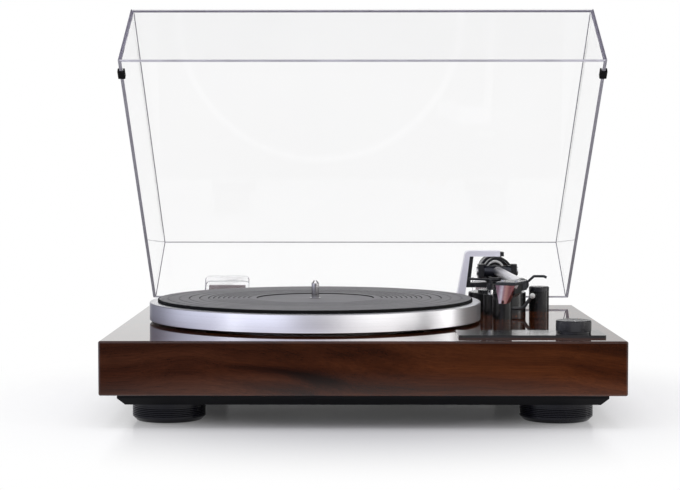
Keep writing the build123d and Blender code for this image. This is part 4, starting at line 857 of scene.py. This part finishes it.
finish("marked_dial", dial, [dial_white, body_black], "force_dial", ["force_dial"], 30.0)

# %% [markdown]
# ## The speed knob
#
# The knob is a moulded cap on a stem, with a soft top edge, a slightly dished top and a pointer
# line. Its outline starts and ends on its own axis, so the spun shape is closed. Its side carries
# very fine ribs for grip. They are too fine to read one by one from the front, but they break up
# its reflection into upright streaks, as on the real one.

# %% Knob
knob_x, knob_y, knob_low, knob_top, knob_radius, ribs = 179.0, -131.0, 2.1, 13.0, 15.0, 120
stem_radius, stem_low, press = 3.0, -25.2, 0.987
outline = [
    (0.0, stem_low), (stem_radius, stem_low), (stem_radius, knob_low), (14.4, knob_low),
    (14.6, knob_low + 0.2), (14.6, 3.6), (knob_radius, 3.9),
    (knob_radius, 11.6), (14.8, 12.3), (14.3, 12.85), (13.7, knob_top), (12.6, 12.8), (0.0, 12.5),
]
knob = turned(outline, 2 * ribs, closed=False)
pressed = [
    v for v in knob.verts
    if 3.8 < v.co.z / MM < 11.7 and v.co.xy.length > 14.9 * MM
    and round(math.atan2(v.co.y, v.co.x) / math.tau * 2 * ribs) % 2
]
bmesh.ops.scale(knob, vec=(press, press, 1.0), verts=pressed)
bmesh.ops.recalc_face_normals(knob, faces=knob.faces)
pointer = block(knob, (-0.4, -13.4, 12.3), (0.4, -6.0, 12.95))
for face in {f for v in pointer for f in v.link_faces}:
    face.material_index = 1
bmesh.ops.translate(knob, vec=Vector((knob_x, knob_y, deck)) * MM, verts=knob.verts)
finish("ribbed_knob", knob, [knob_black, dial_white], "speed_knob", ["speed_knob"], 25.0)

# %% [markdown]
# ## Floor, room and lamps
#
# The photograph is a white-on-white studio shot: a glossy pale table that fades into the
# background, and large soft lamps to the left, the right and above. The floor keeps the object's
# shadow and a faint reflection near it, and turns to the background's white further out.
#
# The world plays three parts. Seen by the camera, or level through the clear lid, it is white.
# As a lamp it is dimmer. Mirrored in metal and lacquer it is a ring of soft boxes, somewhat
# stronger: lilac white to the left, warm white to the right, and dark behind. Near the height of
# the table the middle of the ring is dark too, which gives the deck's lacquer its depth.

# %% Floor
mesh = bpy.data.meshes.new("table_top")
builder = bmesh.new()
bmesh.ops.create_grid(builder, x_segments=2, y_segments=2, size=6.0)
builder.to_mesh(mesh)
builder.free()
floor = bpy.data.objects.new("table_top", mesh)
bpy.context.scene.collection.objects.link(floor)
print("floor", len(mesh.polygons), "faces")

# %% Floor's finish
shadow_ends, white_starts = 0.15, 0.44
mirror_fades, mirror_gone = 0.28, 0.62
floor_white, tree, shader = new_material("table_white", Roughness=0.14, IOR=1.3)
place = object_coordinates(tree)
tone = spread(tree, noise(tree, place, 3.0, 2.0), 0.93, 0.945)
links = {0: tone, 1: tone, 2: maths(tree, "ADD", tone, 0.045)}
tree.links.new(add(tree, "ShaderNodeCombineColor", links).outputs[0], shader.inputs["Base Color"])
away = add(tree, "ShaderNodeVectorMath", {0: place}, operation="LENGTH").outputs["Value"]
path = add(tree, "ShaderNodeLightPath").outputs
seen = maths(tree, "MAXIMUM", path["Is Camera Ray"], path["Is Glossy Ray"])
seen = maths(tree, "MAXIMUM", seen, path["Is Transmission Ray"])
share = maths(tree, "MULTIPLY", fade(tree, away, shadow_ends, white_starts, 0.03), seen)
white = add(tree, "ShaderNodeEmission", {"Color": (1.0, 1.0, 1.0, 1.0), "Strength": 1.0})
both = add(tree, "ShaderNodeMixShader", {0: share, 1: shader.outputs[0], 2: white.outputs[0]})
mirrored = maths(tree, "MULTIPLY", fade(tree, away, mirror_fades, mirror_gone), path["Is Glossy Ray"])
open_floor = add(tree, "ShaderNodeBsdfTransparent")
both = add(tree, "ShaderNodeMixShader", {0: mirrored, 1: both.outputs[0], 2: open_floor.outputs[0]})
tree.links.new(both.outputs[0], tree.nodes["Material Output"].inputs["Surface"])
floor.data.materials.append(floor_white)
print("floor finish", len(tree.nodes), "nodes")

# %% Soft boxes that metal and lacquer mirror
world = bpy.data.worlds.new("studio")
bpy.context.scene.world = world
world.use_nodes = True
tree = world.node_tree
tree.nodes.clear()
path = add(tree, "ShaderNodeLightPath").outputs
direction = add(tree, "ShaderNodeTexCoord").outputs["Generated"]
axes = add(tree, "ShaderNodeSeparateXYZ", {0: direction}).outputs
bearing = maths(tree, "ARCTAN2", axes[0], maths(tree, "MULTIPLY", axes[1], -1.0))
turn = remap(tree, bearing, -math.pi, math.pi, 0.0, 1.0)
left_white, right_white, dim_white = (0.70, 0.715, 0.84), (1.0, 0.99, 0.98), (0.9, 0.89, 0.88)
dark_front = (0.05, 0.04, 0.04)
rear_left = [
    (-166.0, (0.66, 0.66, 0.66)), (-158.0, (0.08, 0.08, 0.1)), (-128.0, (0.12, 0.12, 0.15)),
    (-98.0, (0.42, 0.43, 0.52)),
]
rear_right = [(114.0, (0.07, 0.07, 0.07)), (158.0, (0.06, 0.06, 0.06)), (166.0, (0.49, 0.49, 0.49))]


def ring(front):
    """Colours round the room by bearing in degrees: 0 is towards the camera and 90 to the right."""
    stops = rear_left + front + rear_right
    return ramp(tree, turn, [((degrees + 180.0) / 360.0, colour) for degrees, colour in stops])


level_boxes = ring([
    (-60.0, left_white), (-4.0, (0.80, 0.81, 0.93)), (10.0, (0.78, 0.77, 0.82)), (30.0, right_white),
    (88.0, right_white),
])
table_edge = ring([
    (-36.0, left_white), (-19.0, (0.55, 0.56, 0.66)), (-9.0, dark_front), (9.0, dark_front),
    (24.0, (0.5, 0.49, 0.5)), (44.0, dim_white), (88.0, dim_white),
])
above_table = remap(tree, axes[2], -0.05, 0.03, 0.0, 1.0)
boxes = mix_colours(tree, above_table, table_edge, level_boxes)
overhead = fade(tree, axes[2], 0.55, 0.8)
boxes = mix_colours(tree, overhead, boxes, (0.2, 0.2, 0.21, 1.0))
print("soft boxes", len(tree.nodes), "nodes")

# %% Room
lamp_grey, steep_grey, white = (0.42, 0.42, 0.425, 1.0), (0.3, 0.3, 0.31, 1.0), (1.0, 1.0, 1.0, 1.0)
mirror_strength = 1.6
room = mix_colours(tree, path["Is Glossy Ray"], lamp_grey, boxes)
room = mix_colours(tree, path["Is Transmission Ray"], room, steep_grey)
near_level = remap(tree, maths(tree, "ABSOLUTE", axes[2]), 0.45, 0.7, 1.0, 0.0)
through = maths(tree, "MULTIPLY", path["Is Transmission Ray"], near_level)
seen = maths(tree, "MAXIMUM", path["Is Camera Ray"], through)
room = mix_colours(tree, seen, room, white)
mirrored = maths(tree, "SUBTRACT", path["Is Glossy Ray"], path["Is Transmission Ray"], True)
strength = remap(tree, mirrored, 0.0, 1.0, 1.0, mirror_strength)
background = add(tree, "ShaderNodeBackground", {"Color": room, "Strength": strength})
add(tree, "ShaderNodeOutputWorld", {"Surface": background.outputs[0]})
print("room", len(tree.nodes), "nodes")


# %% Lamps
def soft_lamp(name, place, aim, width, height, power, colour=(1.0, 1.0, 1.0), mirrored=False):
    """An area lamp in metres and watts. One that is mirrored also shows in reflections."""
    data = bpy.data.lights.new(name, "AREA")
    data.shape = "RECTANGLE"
    data.size = width
    data.size_y = height
    data.energy = power
    data.color = colour
    lamp = bpy.data.objects.new(name, data)
    bpy.context.scene.collection.objects.link(lamp)
    lamp.location = place
    lamp.rotation_euler = (Vector(aim) - Vector(place)).to_track_quat("-Z", "Y").to_euler()
    lamp.visible_glossy = mirrored


soft_lamp("lamp_above", (0.0, -0.25, 1.9), (0.0, 0.0, 0.0), 1.8, 1.2, 15.0)
soft_lamp("lamp_left", (-1.35, -0.75, 0.55), (0.0, 0.0, 0.08), 0.5, 1.1, 5.5, (0.95, 0.97, 1.0))
soft_lamp("lamp_right", (1.35, -0.75, 0.55), (0.0, 0.0, 0.08), 0.5, 1.1, 5.0)
soft_lamp(
    "strip_right", (1.30, 0.24, 0.35), (0.05, 0.0, 0.1), 0.11, 0.8, 1.6, (1.0, 0.99, 0.97), mirrored=True
)
soft_lamp(
    "strip_left", (-1.05, -0.75, 0.3), (0.0, 0.0, 0.05), 0.12, 0.7, 0.4, (0.93, 0.95, 1.0), mirrored=True
)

------------------------------

■ **Work required**
Exactly as they stand, set down the lines from the top of the data through the line with "# its reflection".

■ **Solution for this task**
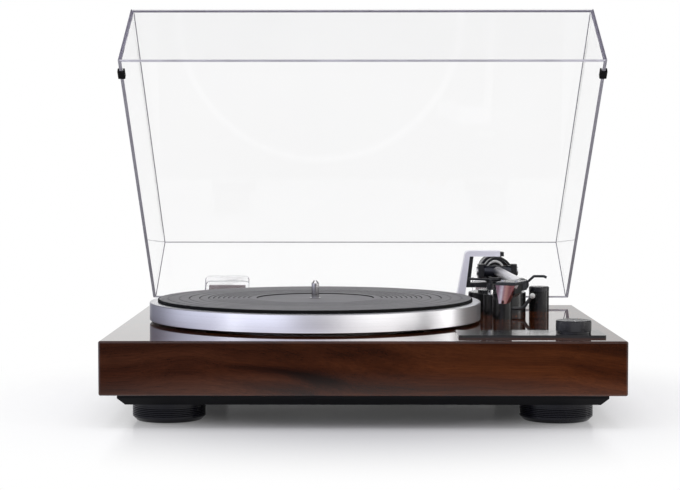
Keep writing the build123d and Blender code for this image. This is part 4, starting at line 857 of scene.py. This part finishes it.
finish("marked_dial", dial, [dial_white, body_black], "force_dial", ["force_dial"], 30.0)

# %% [markdown]
# ## The speed knob
#
# The knob is a moulded cap on a stem, with a soft top edge, a slightly dished top and a pointer
# line. Its outline starts and ends on its own axis, so the spun shape is closed. Its side carries
# very fine ribs for grip. They are too fine to read one by one from the front, but they break up
# its reflection into upright streaks, as on the real one.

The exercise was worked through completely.